Churro Sourdough Popovers

Delight in the irresistible flavors of these Churro Sourdough Popovers, crafted with sourdough discard and baked to perfection in a muffin tin. These airy and light popovers are generously coated with a cinnamon sugar mixture, offering a delightful crunch with every bite. Perfect for breakfast or as a sweet treat, these popovers combine the tangy essence of sourdough with the classic churro flavor for a unique and delicious experience.

Churro sourdough popovers made with sourdough discard, baked in a muffin tin, coated with cinnamon sugar, and served with butter and flaky sea salt on a white plate.

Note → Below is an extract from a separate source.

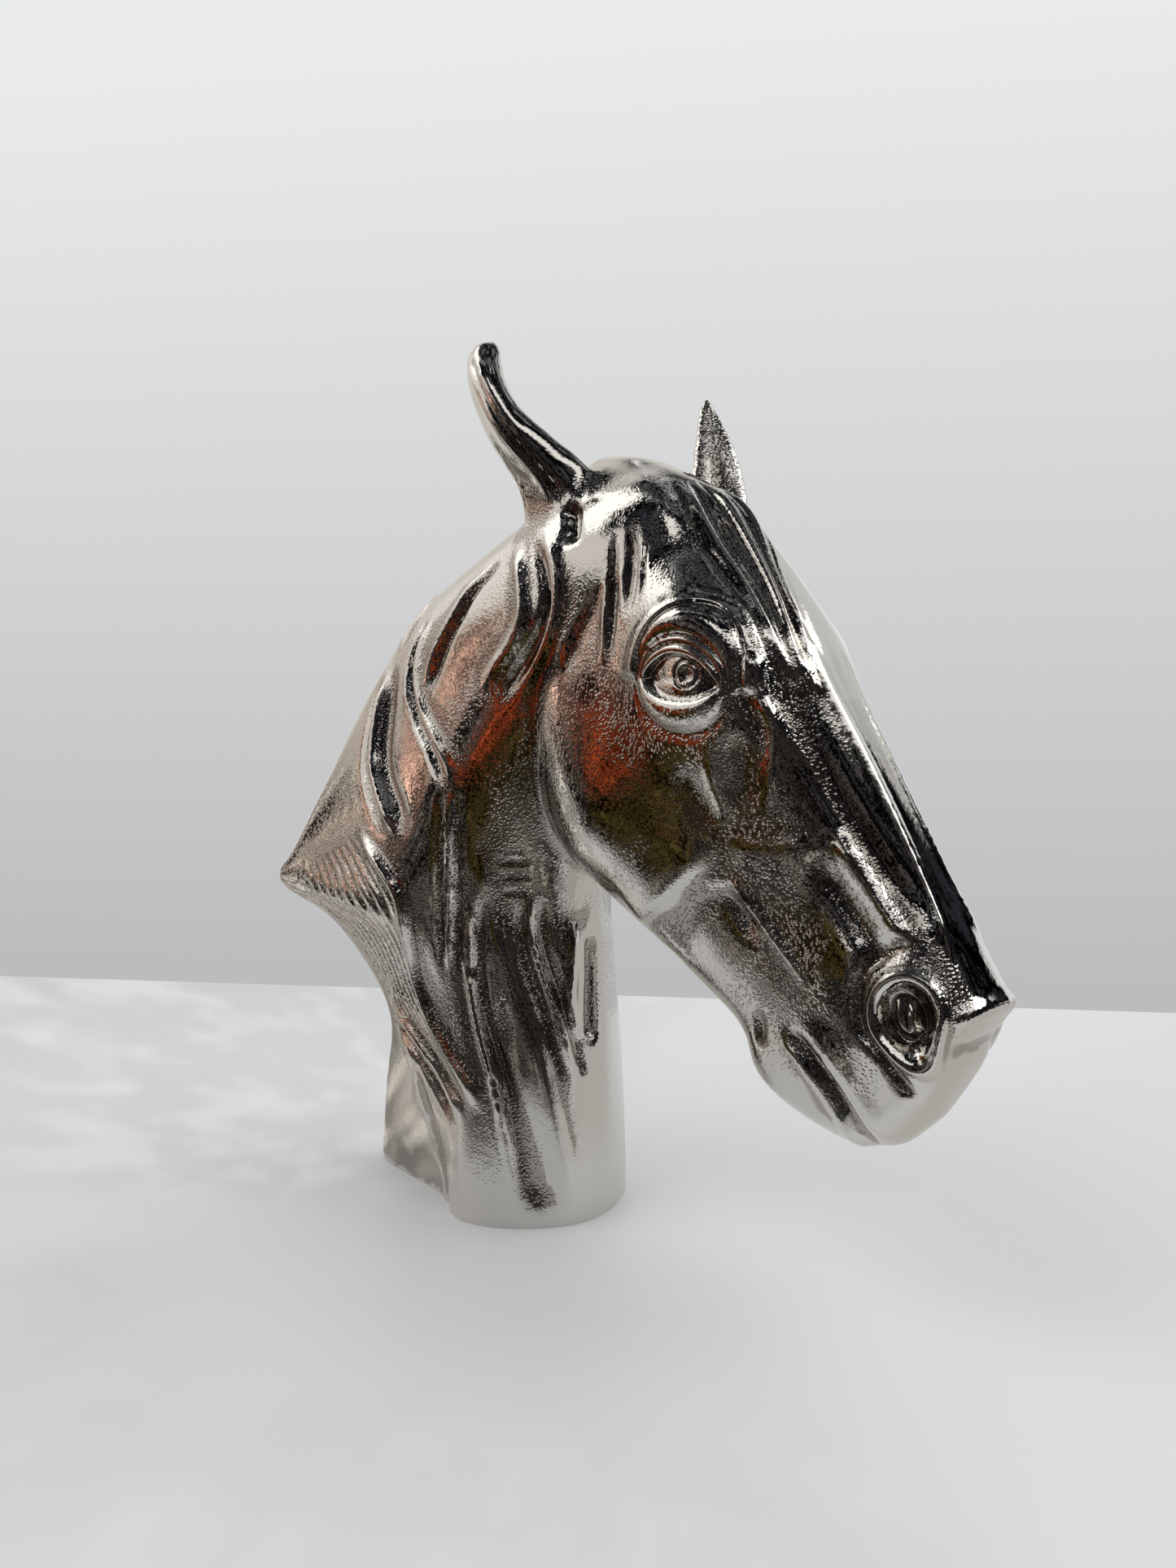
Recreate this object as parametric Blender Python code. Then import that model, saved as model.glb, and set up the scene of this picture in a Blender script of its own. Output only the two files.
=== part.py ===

If you try out this recipe, I’d love to see it! Leave a comment with a star rating below and tag @wellmadebykiley on Instagram and hashtag it #wellmadebykiley

Ingredients You Need:

  • Eggs

  • Milk

  • Sourdough starter or discard

  • Salt

  • All-purpose flour

  • Salted or unsalted butter, if needed

  • Granulated sugar

  • Cinnamon

Churro sourdough popovers made with sourdough discard, baked in a muffin tin, coated with cinnamon sugar, and served with butter and flaky sea salt on a white plate.

Are they sour?

Well, that depends on the status of your starter. If you haven’t fed it for awhile and it smells, you may notice that in the popovers. In general, there is a tang but it’s not particularly strong!

Tips for making Churro Sourdough Popovers:

  1. Use Active Sourdough Discard: Ensure your sourdough discard is active and bubbly for the best rise and flavor in your popovers.

  2. Preheat the Muffin Tin: Preheat your muffin tin in the oven before adding the batter. This helps create a crisp outer shell and ensures the popovers rise properly.

  3. Warm Ingredients: Use room temperature or slightly warm ingredients (milk, eggs, and sourdough discard) to help the batter blend smoothly and rise better during baking.

  4. Blend Batter Well: Whisk the batter thoroughly to incorporate air, which helps the popovers rise. Avoid over-mixing, as this can lead to dense popovers.

  5. Fill Muffin Tins Correctly: Fill each muffin cup almost to the top with batter to allow room for the popovers to rise and expand.

  6. Avoid Opening the Oven Door: Resist the temptation to open the oven door while the popovers are baking. This can cause them to deflate. Wait until they are golden brown and fully puffed before checking.

  7. Prepare Cinnamon Sugar Coating: Mix the cinnamon and sugar in a shallow bowl while the popovers are baking. Have it ready to coat the popovers as soon as they come out of the oven.

  8. Butter Coating: Brush the hot popovers with melted butter immediately after baking to help the cinnamon sugar coating stick better.

  9. Even Coating: Roll the butter-coated popovers in the cinnamon sugar mixture until they are fully coated, ensuring an even and delicious churro flavor.

  10. Serve with Butter and Flaky Sea Salt: Serve the churro sourdough popovers warm with a dollop of butter and a sprinkle of flaky sea salt for an extra touch of flavor and texture.

  11. Best Served Fresh: Enjoy the popovers fresh out of the oven for the best texture and flavor. If you have leftovers, reheat them briefly in the oven to regain their crispiness.

Churro sourdough popovers made with sourdough discard, baked in a muffin tin, coated with cinnamon sugar, and served with butter and flaky sea salt on a white plate.

How to store Churro Sourdough Popovers:

  1. Room Temperature: Store the cooled popovers in an airtight container at room temperature for up to 2 days. This helps maintain their texture. Reheat them briefly in the oven or microwave before serving to regain their warmth and crispiness.

  2. Refrigeration: If you need to store the popovers for a longer period, place them in an airtight container and refrigerate them for up to 5 days. Before serving, reheat them in a preheated oven at 350°F (175°C) for 5-10 minutes to restore their crispness.

  3. Freezing: For longer storage, freeze the popovers. Arrange them in a single layer on a baking sheet and freeze until solid. Once frozen, transfer them to a freezer-safe bag or container. They can be stored in the freezer for up to 3 months. Thaw overnight in the refrigerator or on the counter before reheating in the oven.

  4. Individual Wrapping: Wrap each popover individually in plastic wrap or aluminum foil to keep them fresh. Store the wrapped popovers in an airtight container at room temperature, in the refrigerator, or in the freezer depending on the storage duration.

  5. Reheating: To enjoy the stored popovers, reheat them in a preheated oven at 350°F (175°C) until warmed through and crispy. This helps restore their original texture and flavor.

  6. Separate Storage for Toppings: If serving with butter and flaky sea salt, store these toppings separately. Add the butter and sprinkle with flaky sea salt just before serving for the best taste and texture.